At a more fundamental level, there are also structural factors that we think may disproportionately undermine small-caps as the modern capitalist system and economy continue to evolve.
Today, large corporations not only have better access to low-cost capital and talent due to their financial strength and economies of scale, but they are also much more capable of influencing regulatory changes and managing other industry-level risks. Having the ability to fill and renew boardrooms with members who have decades of experience and powerful networks is a huge advantage that will be difficult for smaller companies to match.
Specifically in terms of risks, larger companies can better hedge against commodity price risks, possess more bargaining power when negotiating with suppliers, and have more flexibility in diversifying revenues or investing in new businesses.
Without having to dive into a long list of advantages that work in favour of larger companies, we hope our readers have at least developed an appreciation for the complexity associated with small-cap investing.
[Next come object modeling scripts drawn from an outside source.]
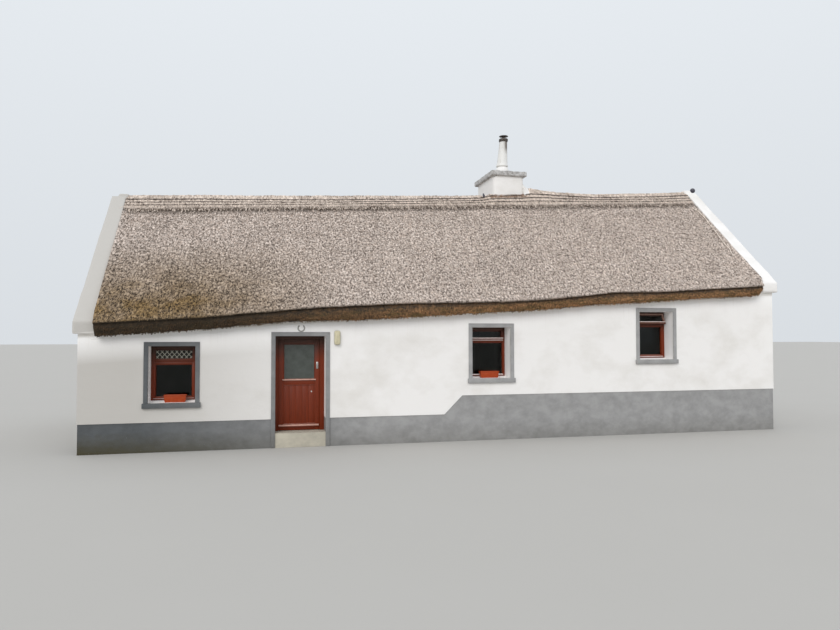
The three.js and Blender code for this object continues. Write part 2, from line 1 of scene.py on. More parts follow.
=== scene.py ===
"""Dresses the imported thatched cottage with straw, paint, joinery and fittings. Lengths are in metres."""
import json
import math

import bmesh
import bpy
import numpy as np
from bpy.props import FloatProperty, FloatVectorProperty, IntProperty, PointerProperty
from mathutils import Matrix, Vector, noise
from mathutils.bvhtree import BVHTree


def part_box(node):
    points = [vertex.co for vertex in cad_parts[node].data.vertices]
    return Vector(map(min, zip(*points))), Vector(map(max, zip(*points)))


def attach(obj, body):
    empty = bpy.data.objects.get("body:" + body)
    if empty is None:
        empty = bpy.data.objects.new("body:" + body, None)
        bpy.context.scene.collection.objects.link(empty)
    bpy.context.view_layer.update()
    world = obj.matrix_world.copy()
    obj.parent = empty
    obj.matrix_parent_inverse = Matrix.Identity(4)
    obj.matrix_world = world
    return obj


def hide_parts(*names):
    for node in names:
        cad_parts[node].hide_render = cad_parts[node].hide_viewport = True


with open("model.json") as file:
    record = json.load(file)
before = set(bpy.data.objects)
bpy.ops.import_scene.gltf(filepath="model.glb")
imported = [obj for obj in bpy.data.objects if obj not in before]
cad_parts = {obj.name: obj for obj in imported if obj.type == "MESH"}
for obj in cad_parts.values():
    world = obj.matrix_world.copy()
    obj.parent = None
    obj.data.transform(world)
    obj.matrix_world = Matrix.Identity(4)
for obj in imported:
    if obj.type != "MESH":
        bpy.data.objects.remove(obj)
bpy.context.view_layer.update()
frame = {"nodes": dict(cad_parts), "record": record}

bl_info = {
    "name": "Thatched cottage",
    "version": (1, 0, 0),
    "blender": (4, 5, 0),
    "location": "View3D > Sidebar > Cottage",
    "description": "Dresses the packed cottage with straw, paint, joinery and fittings",
    "category": "Object",
}

# The building climbs with the ground. "Along" is measured from the left gable's outer face, and
# "deep" inwards from the face of the long wall. A height line is its height there and its climb.
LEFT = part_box("left_gable_wall")[0].x
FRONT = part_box("front_wall_left")[0].y
HALF_DEPTH = -FRONT
WALL_HEAD = (2.300, 0.0645)

# Corners of a slope in section: deep, height, climb, and how much of the lip's and of the foot's
# unevenness each one takes. The coat runs from the crest to the lip, round the cut eave to the wall
# head, and back up the underside.
SLOPE = [(3.100, 5.630, 0.052, 0, 0), (2.680, 5.2514, 0.052, 0, 0), (-0.185, 2.6686, 0.060, 1, 0)]
LIP = [(-0.225, 2.640, 0.060, 1, 0), (-0.245, 2.606, 0.060, 1, 0), (-0.236, 2.580, 0.060, 1, 0)]
CUT_EAVE = [(-0.185, 2.556, 0.061, 1, 0), (-0.215, 2.500, 0.062, 0.8, 0.1),
            (-0.236, 2.420, 0.063, 0.5, 0.5), (-0.232, 2.340, 0.064, 0.1, 0.9),
            (-0.205, 2.286, 0.0645, 0, 1), (-0.100, 2.290, 0.0645, 0, 1)]
INSIDE = [(-0.004, 2.3003, 0.0645, 0, 1), (0.120, 2.3003, 0.0645, 0, 0), (0.280, 2.3003, 0.0645, 0, 0),
          (0.280, 2.6914, 0.058, 0, 0), (3.100, 5.173, 0.058, 0, 0)]

# How far the eave's lip is lifted up the slope, and its foot off the wall head, at places along it.
LIP_LIFT = [(0, -0.035), (2.3, -0.038), (3.3, 0.0), (4.7, 0.046), (6.7, 0.040), (7.8, -0.008),
            (8.9, -0.036), (9.8, -0.032), (10.7, 0.0), (11.5, 0.045), (12.8, 0.0), (14.1, 0.01),
            (15.6, 0.015)]
FOOT_LIFT = [(0, 0.005), (2.5, 0.015), (3.3, 0.05), (4.2, 0.076), (4.6, 0.05), (5.4, 0.025),
             (6.5, 0.012), (9.8, 0.012), (10.8, 0.035), (12.2, 0.028), (14.2, 0.045), (15.6, 0.03)]
# How far the straw is cut back from the kneelers, at the lip and at the foot, and over what run.
EAVE_END = {"run": 0.9, "lip": 0.11, "foot": 0.24}
VERGE_END = {"run": 0.32, "rise": 0.075, "fades": 4.3}
# The rope beside the right-hand coping: along and deep.
ROPE_LINE = [(15.46, 2.50), (15.52, 2.30), (15.53, 2.07), (15.50, 1.82), (15.49, 1.58), (15.42, 1.21),
             (15.43, 0.95), (15.36, 0.72)]

# The ridge cap's front half, with how far each corner follows the ridge's own line.
RIDGE_FOOT = (2.680, 5.2517, 0.052, 0.0)
RIDGE_SKIN = [(2.642, 5.3000, 0.052, 0.0), (2.660, 5.3370, 0.052, 0.0), (2.970, 5.650, 0.052, 1.0),
              (3.050, 5.720, 0.052, 1.0), (3.100, 5.730, 0.052, 1.0)]
RIDGE_GRID = 0.024
# The ridge's height over its climb: it sags, is built up beyond the chimney, and runs level before it.
RIDGE_TOP = [(0, 0.015), (1.3, 0.013), (3.2, -0.008), (5.2, -0.020), (7.6, -0.036), (9.6, -0.038),
             (10.45, 0.145), (10.75, 0.141), (11.2, 0.075), (11.65, 0.030), (12.3, -0.004),
             (12.9, -0.026), (14.2, 0.0), (15.6, 0.025)]
RIDGE_FRONT = [(0, 0), (1.3, -0.009), (3.2, -0.036), (5.2, -0.055), (7.6, -0.048), (9.2, -0.035),
               (9.6, 0.045), (10.4, 0.055), (10.7, 0.085), (11.2, 0.060), (11.65, 0.017),
               (12.9, -0.045), (14.2, -0.023), (15.6, 0.01)]
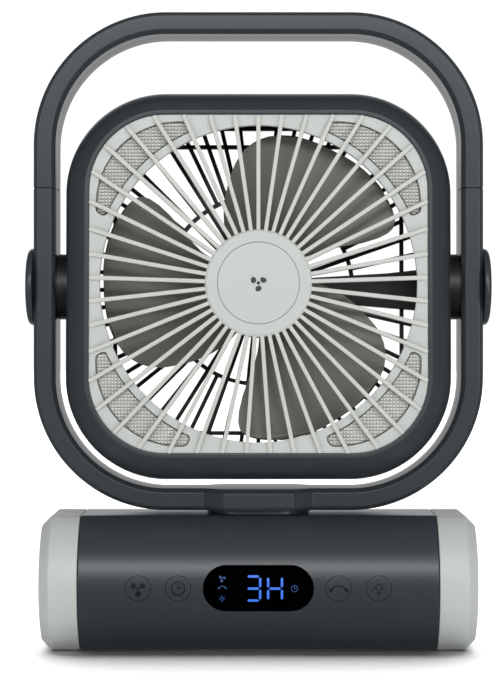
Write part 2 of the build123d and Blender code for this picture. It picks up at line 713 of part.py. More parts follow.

That small-cap investing is probably not as simple as buying a broad basket of small companies and hoping that will help boost portfolio returns.
The good news is that the complexity of analyzing small-cap stocks presents the opportunity for diligent investors to generate alpha. Investors who can distinguish between the winners and the lemons are not only in a better position to manage downside risks but should also generate better returns over time.